Your answer should consist solely of the lines from the one with "for name, piece" through the one with "return values + [1.0]", copied exactly, endpoints included.

┄┄┄┄┄┄┄┄┄┄

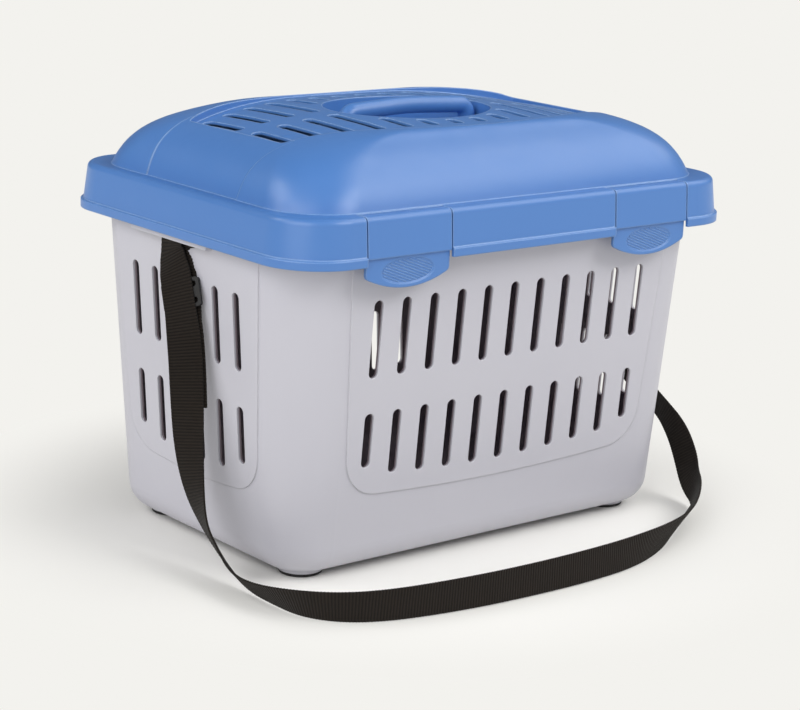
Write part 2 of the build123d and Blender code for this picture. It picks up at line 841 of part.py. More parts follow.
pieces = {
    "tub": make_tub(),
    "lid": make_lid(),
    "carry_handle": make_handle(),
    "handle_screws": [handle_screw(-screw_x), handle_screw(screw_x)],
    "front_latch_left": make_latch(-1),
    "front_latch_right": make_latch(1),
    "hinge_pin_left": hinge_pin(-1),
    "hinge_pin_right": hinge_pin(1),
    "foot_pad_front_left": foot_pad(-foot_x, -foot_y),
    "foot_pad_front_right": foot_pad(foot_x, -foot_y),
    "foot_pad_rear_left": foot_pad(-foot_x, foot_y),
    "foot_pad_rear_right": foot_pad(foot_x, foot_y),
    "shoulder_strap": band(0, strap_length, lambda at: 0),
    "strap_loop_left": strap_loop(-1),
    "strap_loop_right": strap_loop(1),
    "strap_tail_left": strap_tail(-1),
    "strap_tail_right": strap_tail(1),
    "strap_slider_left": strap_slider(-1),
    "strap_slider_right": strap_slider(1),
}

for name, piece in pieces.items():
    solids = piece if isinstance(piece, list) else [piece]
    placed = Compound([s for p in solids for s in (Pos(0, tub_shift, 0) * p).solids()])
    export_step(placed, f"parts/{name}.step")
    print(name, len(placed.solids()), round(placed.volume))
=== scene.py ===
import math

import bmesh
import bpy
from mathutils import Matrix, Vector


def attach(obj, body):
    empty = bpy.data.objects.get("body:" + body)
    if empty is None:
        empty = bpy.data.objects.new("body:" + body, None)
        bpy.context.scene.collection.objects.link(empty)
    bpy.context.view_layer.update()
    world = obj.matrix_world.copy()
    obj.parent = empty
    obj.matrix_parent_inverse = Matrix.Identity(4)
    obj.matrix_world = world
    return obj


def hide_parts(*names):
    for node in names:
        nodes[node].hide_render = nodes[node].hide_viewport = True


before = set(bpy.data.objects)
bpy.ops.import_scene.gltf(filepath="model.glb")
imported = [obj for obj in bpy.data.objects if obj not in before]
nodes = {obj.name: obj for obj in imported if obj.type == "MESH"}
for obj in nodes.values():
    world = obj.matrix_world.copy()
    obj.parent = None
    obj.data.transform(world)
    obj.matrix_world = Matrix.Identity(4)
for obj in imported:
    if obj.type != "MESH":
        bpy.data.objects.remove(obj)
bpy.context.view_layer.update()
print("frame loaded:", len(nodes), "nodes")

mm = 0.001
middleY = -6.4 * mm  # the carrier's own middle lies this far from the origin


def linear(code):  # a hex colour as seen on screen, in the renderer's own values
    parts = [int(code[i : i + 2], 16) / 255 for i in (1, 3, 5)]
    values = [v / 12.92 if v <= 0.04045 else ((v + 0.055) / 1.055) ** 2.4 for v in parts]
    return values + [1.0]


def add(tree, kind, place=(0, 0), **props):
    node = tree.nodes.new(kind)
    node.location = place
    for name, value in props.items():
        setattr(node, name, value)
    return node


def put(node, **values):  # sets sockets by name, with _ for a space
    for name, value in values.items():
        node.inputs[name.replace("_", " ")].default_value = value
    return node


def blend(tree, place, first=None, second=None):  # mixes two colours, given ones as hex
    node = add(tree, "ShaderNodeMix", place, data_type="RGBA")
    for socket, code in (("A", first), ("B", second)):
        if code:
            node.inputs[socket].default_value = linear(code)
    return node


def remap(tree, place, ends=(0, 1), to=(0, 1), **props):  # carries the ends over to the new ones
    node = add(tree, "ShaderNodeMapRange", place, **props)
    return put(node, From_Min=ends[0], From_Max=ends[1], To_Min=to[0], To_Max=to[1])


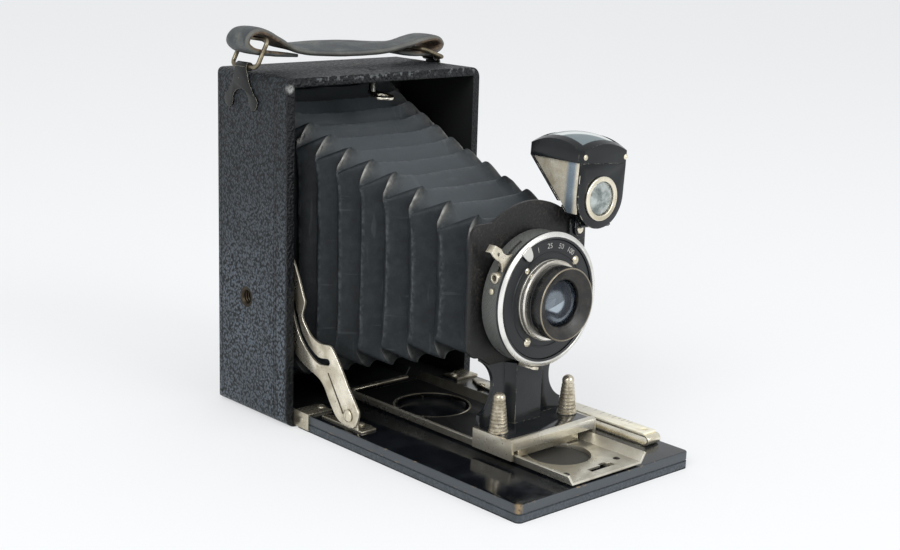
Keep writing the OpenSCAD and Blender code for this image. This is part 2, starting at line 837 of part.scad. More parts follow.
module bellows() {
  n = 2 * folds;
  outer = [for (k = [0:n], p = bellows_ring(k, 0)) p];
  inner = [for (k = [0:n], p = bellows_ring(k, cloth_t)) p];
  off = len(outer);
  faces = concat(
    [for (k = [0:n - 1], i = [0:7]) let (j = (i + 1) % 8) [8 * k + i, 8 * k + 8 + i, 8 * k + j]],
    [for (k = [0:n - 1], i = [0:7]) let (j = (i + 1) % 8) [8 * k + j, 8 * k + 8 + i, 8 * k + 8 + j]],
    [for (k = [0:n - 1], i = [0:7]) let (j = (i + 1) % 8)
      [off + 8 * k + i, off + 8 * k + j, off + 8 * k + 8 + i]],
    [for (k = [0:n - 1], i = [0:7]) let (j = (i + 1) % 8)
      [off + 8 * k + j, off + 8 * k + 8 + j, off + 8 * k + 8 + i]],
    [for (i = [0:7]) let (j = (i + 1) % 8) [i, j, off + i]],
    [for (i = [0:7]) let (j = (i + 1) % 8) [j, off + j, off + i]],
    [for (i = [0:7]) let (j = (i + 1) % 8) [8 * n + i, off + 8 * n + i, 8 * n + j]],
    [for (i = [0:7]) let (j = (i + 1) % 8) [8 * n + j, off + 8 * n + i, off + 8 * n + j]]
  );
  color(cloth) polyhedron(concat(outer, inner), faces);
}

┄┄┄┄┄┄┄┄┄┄

> **Result for this task**:
for name, piece in pieces.items():
    solids = piece if isinstance(piece, list) else [piece]
    placed = Compound([s for p in solids for s in (Pos(0, tub_shift, 0) * p).solids()])
    export_step(placed, f"parts/{name}.step")
    print(name, len(placed.solids()), round(placed.volume))
=== scene.py ===
import math

import bmesh
import bpy
from mathutils import Matrix, Vector


def attach(obj, body):
    empty = bpy.data.objects.get("body:" + body)
    if empty is None:
        empty = bpy.data.objects.new("body:" + body, None)
        bpy.context.scene.collection.objects.link(empty)
    bpy.context.view_layer.update()
    world = obj.matrix_world.copy()
    obj.parent = empty
    obj.matrix_parent_inverse = Matrix.Identity(4)
    obj.matrix_world = world
    return obj


def hide_parts(*names):
    for node in names:
        nodes[node].hide_render = nodes[node].hide_viewport = True


before = set(bpy.data.objects)
bpy.ops.import_scene.gltf(filepath="model.glb")
imported = [obj for obj in bpy.data.objects if obj not in before]
nodes = {obj.name: obj for obj in imported if obj.type == "MESH"}
for obj in nodes.values():
    world = obj.matrix_world.copy()
    obj.parent = None
    obj.data.transform(world)
    obj.matrix_world = Matrix.Identity(4)
for obj in imported:
    if obj.type != "MESH":
        bpy.data.objects.remove(obj)
bpy.context.view_layer.update()
print("frame loaded:", len(nodes), "nodes")

mm = 0.001
middleY = -6.4 * mm  # the carrier's own middle lies this far from the origin


def linear(code):  # a hex colour as seen on screen, in the renderer's own values
    parts = [int(code[i : i + 2], 16) / 255 for i in (1, 3, 5)]
    values = [v / 12.92 if v <= 0.04045 else ((v + 0.055) / 1.055) ** 2.4 for v in parts]
    return values + [1.0]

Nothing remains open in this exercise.